You just can’t say that.

It appears that it’s open season on single mothers again. Granted, open season is called on single mothers a few times a year and can be spurred by anything from a politician trying to punt a question about gun control to polling data showing women are frequently breadwinners for their families, so this isn’t unusual. But this round is particularly aggressive, with George Will actually blaming single mothers for Detroit’s bankruptcy, Bill O’Reilly using the specter of single motherhood to distract from the Trayvon Martin case (even though George Zimmerman did not check Martin’s parentage before choosing to gun down the unarmed young man), and even CNN’s Don Lemon going on a moralizing scold that assumes that women become single mothers for no other reason than to thumb their nose at propriety.

via The Daily Beast.

Amanda Marcotte is so much fun. Her arguments sound so great until you put them into context.

But let’s misbehave, and speak the unspeakable* – just for the sake of violating taboos:

UNSPEAKABLE ASSERTION: Single motherhood* is in fact both directly and indirectly related to Detroit’s dysfunction.

  • Directly in that unsustainable welfare rolls are a real problem in Detroit – welfare rolls that are problematic because too many children are born out of wedlock.
    (Hint: a man signals his intention to procreate by marrying the woman he intends to procreate with. If he ain’t married you, he doesn’t intend to make a baby with you.)**
  • Indirectly in that the same philosophy of gimme gimme gimme – detached from any corresponding sense of responsibility or obligation – is what killed Detroit.

UNSPEAKABLE ASSERTION: Maybe if Trayvon Martin had been raised right, he wouldn’t have responded to George Zimmerman by attacking him and Zimmerman wouldn’t have had to kill him in self-defense?

UNSPEAKABLE ASSERTION: Single mothers require that we give them unearned resources
“or else the kid gets it”. That means we are absolutely within our rights to examine how much their own negligence (with or without deliberate intent) plays into their heavily subsidized misfortune.(Before “liberation”, we used to teach women how to take responsibility for their own lives – and that included the reality that your fate is going to be tied to the man you make babies with, so it’s very very very important to choose wisely…)

“Before you take a man and say I do now

Make sure he’s in love with you now

Make sure that his love is true now

I’d hate to see you feeling sad and blue now

My momma told me…you better Shop Around….”

___________________________________________________

*I actually bear single mothers no ill will. It’s the people who defend single motherhood that drive me nuts.

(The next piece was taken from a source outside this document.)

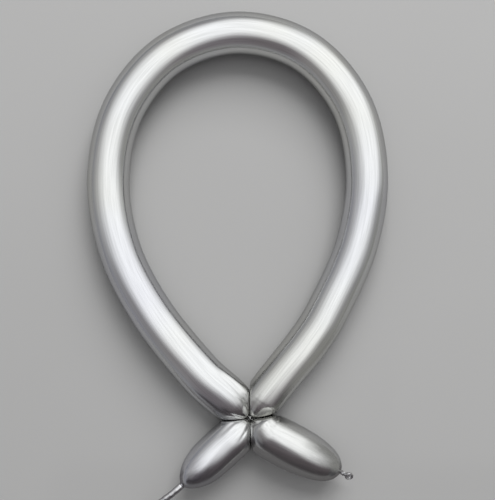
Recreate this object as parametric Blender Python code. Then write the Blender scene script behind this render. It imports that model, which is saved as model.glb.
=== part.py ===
"""Modelling balloon, twisted into a large teardrop loop with two short bubbles below the twist.

Metres, +Z up. The balloon lies flat on a surface at z = 0. Its origin is on that surface, in the
middle of the whole outline, with the loop's round end towards +Y. One long latex tube is pinched at
a single twist: the loop leaves the twist twice, and the two short bubbles leave it the other way,
one ending in the tied nozzle and one in the tail that was left without air.
"""

import math

import bmesh
import bpy
from mathutils import Vector
from mathutils.geometry import interpolate_bezier

MM = 0.001
UP = Vector((0, 0, 1))

# The inflated tube
TUBE_RADIUS = 25.0 * MM
SIDES = 24
FLAT = math.cos(math.pi / SIDES)  # height of a ring's flat side, as a share of its corner radius
TIP_RADIUS = 2.5 * MM  # where a bubble's end narrows into the twist or the knot
END_STEPS = 7  # rings in each rounded end at the twist
OUTER_END_STEPS = 9  # rings in each short bubble's outer end
SHARP_ANGLE = 40.0  # degrees; edges folded more than this are creases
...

They are not doing women any favors. Not at all.

But it remains true that single mothers owe it to themselves, their children, their families, and their communities to own up to the fact that single motherhood is not something that happened to them. It’s something they did. They bear as much responsibility as anyone.

Of course we all make mistakes – that’s why I blame the people who defend single motherhood (as if it were harmless) instead of blaming the mothers. But we gotta change our policies so that single women aren’t riding on a wave of freebies. We gotta start with the assumption that they want and deserve the chance to earn their own way – that nobody wants to be a welfare mother.

How come we’re not supposed to be allowed to notice that all the reliable forms of birth control go into the woman’s body? Barring rape, a woman can make sure a man is wearing a condom. But a man is not in a position to make sure the woman is taking her pills or shots properly. He comes across as dictatorial and untrusting if he demands the right to check her innermost spaces to see if sponges or devices are applied properly. It is her body, her choice – so why isn’t it her responsibility? Hello? Am I allowed to say that?